Mohon tunggu...
Cahyadi Takariawan
Cahyadi Takariawan Mohon Tunggu... Konsultan - Penulis Buku, Konsultan Pernikahan dan Keluarga, Trainer

Penulis Buku Serial "Wonderful Family", Peraih Penghargaan "Kompasianer Favorit 2014"; Peraih Pin Emas Pegiat Ketahanan Keluarga 2019" dari Gubernur DIY Sri Sultan HB X, Konsultan Keluarga di Jogja Family Center" (JFC). Instagram @cahyadi_takariawan. Fanspage : https://www.facebook.com/cahyadi.takariawan/

Selanjutnya

Tutup

Humaniora Artikel Utama

Sediakan Pelampung Sebelum Rumah Tangga Anda Bermasalah

21 Juli 2016   07:15 Diperbarui: 21 Juli 2016   20:37 539
+
Laporkan Konten
Laporkan Akun
Kompasiana adalah platform blog. Konten ini menjadi tanggung jawab bloger dan tidak mewakili pandangan redaksi Kompas.
Lihat foto
Bagikan ide kreativitasmu dalam bentuk konten di Kompasiana | Sumber gambar: Freepik

Saya tidak tahu apa yang harus saya lakukan. Suami saya sudah tidak bisa diajak berbicara. Apapun yang saya lakukan jadi salah”, keluh seorang istri di ruang konseling. Ia mengeluhkan sikap suaminya akhir-akhir ini.

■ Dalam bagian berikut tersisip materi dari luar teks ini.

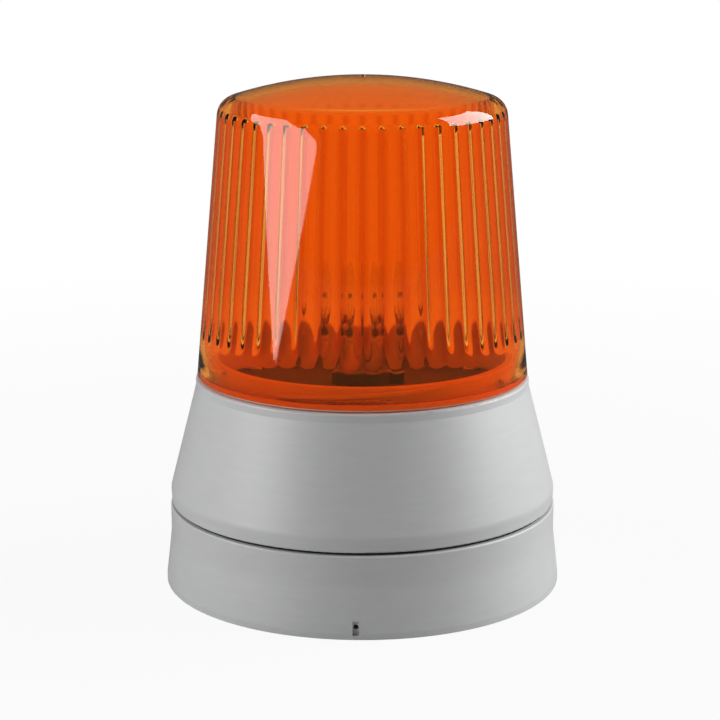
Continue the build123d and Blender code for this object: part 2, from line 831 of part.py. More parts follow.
def make_resistor(x, y):
    """Small body with a lead at each end bent up to the board."""
    body = Rot(0, 90, 0) * Cylinder(resistor_radius, resistor_length)
    body = Pos(x, y, board_bottom - resistor_lift) * fillet(body.edges(), resistor_radius * 0.4)
    reach = resistor_length / 2 + 1.6
    for side in (-1, 1):
        level = board_bottom - resistor_lift
        route = FilletPolyline(
            (x + side * (resistor_length / 2 - 0.3), y, level),
            (x + side * reach, y, level),
            (x + side * reach, y, board_bottom),
            radius=1.0,
        )
        section = Plane(origin=route @ 0, z_dir=route % 0) * Circle(resistor_wire)
        body = body + sweep(section, path=route)
    return body


def make_fuse_tube():
    """Glass tube of the fuse."""
    outer = fuse_radius - fuse_cap_wall - fuse_play
    tube_body = Cylinder(outer, fuse_length - 2 * fuse_cap_wall)
    bore = Cylinder(fuse_radius - 4 * fuse_cap_wall, fuse_length)
    return Pos(0, fuse_y, board_bottom - fuse_drop) * Rot(0, 90, 0) * (tube_body - bore)


def make_fuse_cap(side):
    """Metal cap on one end of the fuse."""
    cap = Cylinder(fuse_radius, fuse_cap_length, align=SEAT)
    cup = Pos(0, 0, -fuse_cap_wall) * Cylinder(
        fuse_radius - fuse_cap_wall, fuse_cap_length, align=SEAT
    )
    start = fuse_length / 2 - fuse_cap_length
    cap = Pos(0, 0, start) * (cap - cup)
    return Pos(0, fuse_y, board_bottom - fuse_drop) * Rot(0, 90 * side, 0) * cap


def make_fuse_clip(side):
    """Spring clip that holds one cap of the fuse under the board."""
    inner = fuse_radius + fuse_play
    outer = inner + clip_thickness
    ring = Cylinder(outer, clip_width) - Cylinder(inner, clip_width)
    mouth = Pos(outer, 0, 0) * Box(2 * outer, 1.3 * inner, clip_width)
    ring = Rot(0, 90, 0) * (ring - mouth)
    foot = Pos(0, 0, fuse_drop) * Box(clip_width, 1.6 * inner, fuse_drop - inner, align=HANG)
    x = side * (fuse_length / 2 - fuse_cap_length / 2)
    return Pos(x, fuse_y, board_bottom - fuse_drop) * (ring + foot)


def make_header():
    """Two-way terminal header under the board, open downwards for the supply leads."""
    body = under_board(header_size, *header_place, 0.5)
    foot = board_bottom - header_size[2]
    for x, y in header_entries():
        body = body - rod(lead_radius + lead_end_play, foot, board_bottom - header_seat, x, y)
    return body


def header_entries():
    """Where the supply leads go up into the header."""
    x, y = header_place
    return [(x + side * header_size[0] / 4, y) for side in (-1, 1)]


# ---------------------------------------------------------------- terminals and leads
def pole_places():
    """The two poles of the terminal block."""
    x, y = terminal_place
    return [(x + side * terminal_pole_spacing / 2 * 1.6, y) for side in (-1, 1)]


def make_terminal_block():
    """Two-pole block with wells for the clamp screws and holes for the wires."""
    width, depth, height = terminal_size
    x, y = terminal_place
    top = terminal_foot + height
    body = block(terminal_size, terminal_foot, x, y)
    body = fillet(body.edges().group_by(Axis.Z)[-1], 0.8)
    body = body - rod(terminal_screw_radius + clear_play, terminal_foot, top, x, y)
    body = body - rod(terminal_screw_head + clear_play, top - terminal_screw_pocket, top, x, y)
    for pole_x, pole_y in pole_places():
        for side in (-1, 1):
            well_y = pole_y + side * depth * 0.27
            body = body - rod(clamp_well_radius, top - clamp_well_depth, top, pole_x, well_y)
        hole = Rot(90, 0, 0) * Cylinder(terminal_wire_hole, depth)
        body = body - Pos(pole_x, pole_y, terminal_foot + terminal_wire_height) * hole
    return body


def make_clamp_screws():
    """Slotted clamp screws, two for each pole."""
    depth = terminal_size[1]
    seat = terminal_foot + terminal_size[2] - clamp_well_depth
    screws = []
    for pole_x, pole_y in pole_places():
        for side in (-1, 1):
            y = pole_y + side * depth * 0.27
            screw = rod(clamp_screw_radius, seat, seat + clamp_screw_height, pole_x, y)
            slot = Pos(pole_x, y, seat + clamp_screw_height) * Box(
                2 * clamp_screw_radius, 0.7, 1.0, align=HANG
            )
            screws.append(screw - slot)
    return screws


def supply_lead(index):
    """Lead from a pole of the terminal block up to the header."""
    pole_x, pole_y = pole_places()[index]
    entry_x, entry_y = header_entries()[index]
    level = terminal_foot + terminal_wire_height
    back = pole_y + terminal_size[1] / 2
    climb = board_bottom - header_size[2] - level
    bend = min(supply_lead_bend, 0.3 * climb)
    turn_y = back + bend + lead_straight
    points = [
        (pole_x, back - lead_hold, level),
        (pole_x, turn_y, level),
        (pole_x, turn_y, level + 0.38 * climb),
        (entry_x, entry_y, level + 0.75 * climb),
        (entry_x, entry_y, board_bottom - header_seat - lead_end_play),
    ]
    return lead(points, [bend, bend, bend])


def lamp_lead(side):
    """Lead from the top of the board to a tag of the bulb holder."""
    tag_x = side * contact_spacing / 2
    tag_side = tag_x + side * (tag_width * 0.15 + lead_radius)
    reach = side * lamp_lead_reach
    top = holder_foot - 1.5 - lead_radius
    points = [
        (reach, 0, board_top),
        (reach, 0, top),
        (tag_side - side * lead_radius, 0, top),
    ]
    return lead(points, lamp_lead_bend)


# ---------------------------------------------------------------- gaskets, grommet, fasteners
def make_base_gasket():
    """Soft ring in the groove under the base, level with the foot."""
    outer = base_foot_radius - gasket_inset
    return tube(outer, outer - gasket_width, 0, gasket_depth)


def make_housing_seal():
    """Dark ring in the open line between base and housing."""
    outer = housing_foot_radius - skirt_band_taper - seal_ring_inset
    return tube(outer, outer - seal_ring_width, base_height, housing_foot)


def make_grommet():
    """Cable grommet with a lip on each side of the floor and an open bore."""
    waist = entry_hole_radius - grommet_play
    body = turned(
        (grommet_bore, grommet_recess),
        (waist, grommet_recess),
        (waist, base_floor),
        (waist + grommet_flange, base_floor),
        (waist + grommet_flange, base_floor + grommet_lip * 0.6),
        (waist, base_floor + grommet_lip),
        (grommet_bore + grommet_nose_wall, base_floor + grommet_lip + grommet_nose),
        (grommet_bore, base_floor + grommet_lip + grommet_nose),
    )
    return Pos(0, entry_y, 0) * body


def make_housing_screw(angle):
    """Long screw from the seat in a pillar down into the base's boss."""
    return pan_screw(
        housing_screw_radius, housing_screw_head, housing_screw_head_height,
        head_seat - base_height + housing_screw_bite, head_seat, *place(pillar_circle, angle),
    )


def make_deck_screw(angle):
    """Short screw that holds the deck on the ledge."""
    return pan_screw(
        deck_screw_radius, deck_screw_head, deck_screw_head_height, deck_screw_length,
        deck_top, *place(neck_inner_radius - deck_screw_inset, angle),
    )


def make_terminal_screw():
    """Screw that holds the terminal block on its boss."""
    seat = terminal_foot + terminal_size[2] - terminal_screw_pocket
    return pan_screw(
        terminal_screw_radius, terminal_screw_head, terminal_screw_head_height,
        terminal_screw_length, seat, *terminal_place,
    )


# ---------------------------------------------------------------- write every node
save("mounting_base", make_base())
save("base_gasket", make_base_gasket())
save("cable_grommet", make_grommet())
save("terminal_block", make_terminal_block())
save("terminal_clamp_screws", *make_clamp_screws())
save("terminal_fixing_screw", make_terminal_screw())

save("housing", make_housing())
save("housing_seal", make_housing_seal())
save("housing_screws", *[make_housing_screw(angle) for angle in pillar_angles])

save("deck_plate", make_deck())
save("deck_screws", *[make_deck_screw(angle) for angle in between_angles])

save("bulb_holder_body", make_holder_body())
save("bulb_holder_shell", make_holder_shell())
save("bulb_holder_nut", make_holder_nut())
save("contact_pins", *[make_contact(x, y) for x, y in contact_places()])
save("contact_springs", *[make_contact_spring(x, y) for x, y in contact_places()])
save("contact_tags", *[make_contact_tag(x, y) for x, y in contact_places()])

save("bulb_cap", make_bulb_cap())
save("bulb_insulator", make_bulb_insulator())
save("bulb_contacts", *[make_bulb_contact(x, y) for x, y in contact_places()])
save("bulb_glass", make_bulb_glass())
save("bulb_mount", make_bulb_mount())
save("filament_supports", *[make_filament_support(side) for side in (-1, 1)])
save("filament", make_filament())

save("flasher_board", make_board())
save("board_screws", *[make_board_screw(x, y) for x, y in post_places()])
save("relay", under_board(relay_size, *relay_place, 0.8))
save("bridge_rectifier", under_board(rectifier_size, *rectifier_place, 0.4))
save("timing_chip", under_board(chip_size, *chip_place, 0.3))
save("smoothing_capacitor", make_capacitor())
save("board_resistors", *[make_resistor(x, y) for x, y in resistor_places])
save("fuse_tube", make_fuse_tube())
save("fuse_caps", *[make_fuse_cap(side) for side in (-1, 1)])
save("fuse_clips", *[make_fuse_clip(side) for side in (-1, 1)])
save("supply_header", make_header())

save("supply_leads", *[supply_lead(index) for index in range(2)])
save("lamp_leads", *[lamp_lead(side) for side in (-1, 1)])

save("lens", make_lens())
save("lens_seal", make_lens_seal())
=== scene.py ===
"""Looks of a round signal beacon: grey housing, amber fluted lens, bulb and holder inside.

Everything is in metres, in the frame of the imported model: up is +Z, the front is -Y, and
the axis of the beacon is the Z axis.
"""

from __future__ import annotations

import json
import logging
import math
from dataclasses import dataclass, field
from enum import Enum
from functools import cache
from typing import Any, Iterable

import bpy
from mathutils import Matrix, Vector

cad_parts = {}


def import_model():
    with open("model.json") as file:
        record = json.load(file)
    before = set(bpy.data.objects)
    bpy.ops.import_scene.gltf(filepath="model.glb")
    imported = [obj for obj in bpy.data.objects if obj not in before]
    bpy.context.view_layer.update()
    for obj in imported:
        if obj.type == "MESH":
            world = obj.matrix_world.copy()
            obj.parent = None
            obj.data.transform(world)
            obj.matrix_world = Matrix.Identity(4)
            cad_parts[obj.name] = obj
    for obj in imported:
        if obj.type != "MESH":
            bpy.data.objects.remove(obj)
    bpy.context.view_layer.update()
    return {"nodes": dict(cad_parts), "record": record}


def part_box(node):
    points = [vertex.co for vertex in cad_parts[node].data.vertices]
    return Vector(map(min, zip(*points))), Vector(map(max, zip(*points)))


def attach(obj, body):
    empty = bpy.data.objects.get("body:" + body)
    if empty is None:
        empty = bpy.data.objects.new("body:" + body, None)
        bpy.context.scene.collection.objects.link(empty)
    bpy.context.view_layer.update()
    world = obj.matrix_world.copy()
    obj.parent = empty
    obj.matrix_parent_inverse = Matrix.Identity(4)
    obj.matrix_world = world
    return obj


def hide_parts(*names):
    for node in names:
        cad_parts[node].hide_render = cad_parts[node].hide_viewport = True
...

“Saya berpikir untuk bercerai saja. Saya sudah lelah dengan sikap dan perilakunya yang tidak mau berubah,” ungkap seorang suami di ruang konseling. Ia tengah jengkel dengan sikap istrinya.

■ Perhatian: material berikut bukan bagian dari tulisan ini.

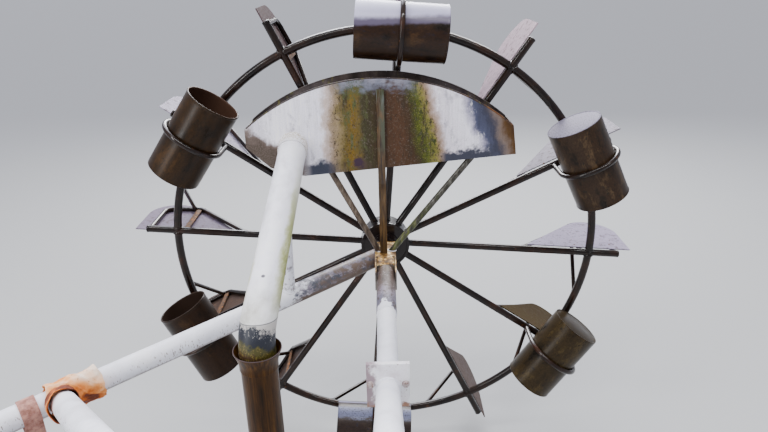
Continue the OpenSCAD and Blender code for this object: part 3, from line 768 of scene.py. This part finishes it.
def bucket_coat(f, n):
    """Measures the finish in the frame of bucket n: each axis' product with the point, less the
    origin's. Then lays the sheet's brown streaks and a lighter brown inside, painted light that
    stands in for the light falling into the bucket, and gives back its specks."""
    place = bucket_frame(n)
    rows = []
    for axis in np.linalg.inv(place[:3, :3]):
        row = f.add("VectorMath", f.point, tuple(axis.tolist()), operation="DOT_PRODUCT")["Value"]
        rows.append(f.plus(row, -float(axis @ place[:3, 3])))
    f.x, f.y, f.z = rows
    f.point = f.add("CombineXYZ", *rows)[0]
    dark, middle, light, edge = TINTS[n]
    streak = f.grain(22, (1, 1, 6), 5, 0.6, n)
    patch = f.grain(80, (1, 1, 1.6), 6, 0.66, n + 5.0)
    speck = f.grain(6, (1, 1, 1.5), 4, 0.6, n + 1.0)
    mix = f.plus(f.both(streak, 0.25), patch, 0.75)
    f.paint(mix, {0.38: dark, 0.47: middle, 0.53: middle, 0.61: light})
    f.over(f.step(f.grain(16, (1, 1, 1.6), 6, 0.7, 9.0), 0.56, 0.66), edge)
    f.shade(speck, 0.7, 1.3)
    f.rough = f.spread(patch, 0.25, 0.5)
    # painted light: the inside wall is a lighter brown than the outside, for the light that reaches in
    inside = f.both(f.step(f.length(f.x, f.y), 0.1160, 0.1150), f.step(f.z, 0.004, 0.006))
    f.over(inside, "#33261f" if n == 5 else "#4d372b", 0.5)
    f.raised(f.grain(5, (1, 1, 2), 4), 0.25)
    f.raised(patch, 0.6)
    return speck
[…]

Begitulah keluhan yang sering dijumpai para konselor di ruang konseling. Banyak pasangan suami istri merasa sudah buntu, tidak mengerti jalan keluar dari masalah yang tengah mereka hadapi. Akhirnya tidak jarang yang memilih untuk menempuh jalan pintas dengan bercerai. Di saat situasi darurat dalam keluarga telah terjadi, mereka tidak memiliki kesepakatan tentang tindakan pengamanan dan penyelamatan yang harus dilakukan. Akhirnya masing-masing memilih jalannya sendiri, yang kian menjauhkan satu dengan yang lain.

Untuk mewujudkan kebahagiaan dan keharmonisan keluarga, ada banyak aspek yang sangat penting dan signifikan untuk mendapatkan perhatian. Pada tiga postingan terdahulu, berturut-turut telah saya sampaikan tentang tentang aspek persiapan menjelang pernikahan (lihat Sertifikat Layak Menikah, Perlukah?), aspek pembinaan hidup berumah tangga (lihat Adakah "Sekolah Tinggi Ilmu Manajemen Rumah Tangga"?), serta aspek pemberdayaan keluarga (lihat Tidak Cukup Kata Cinta, Keluarga Butuh Biaya). Pada kesempatan kali ini akan saya sampaikan tentang aspek pencegahan.

Mencegah Lebih Baik daripada Mengobati

Dalam dunia kesehatan, berlaku idiom “lebih baik mencegah daripada mengobati”, demikian pula dalam konteks kebahagiaan keluarga secara umum dan luas. Keluarga harus diberi kemampuan untuk melakukan pencegahan dari berbagai permasalahan. Sesungguhnya keluarga tidak perlu terjebak atau terjatuh ke dalam persoalan yang rumit dan membahayakan, selama mereka sudah memiliki kemampuan pencegahan yang baik.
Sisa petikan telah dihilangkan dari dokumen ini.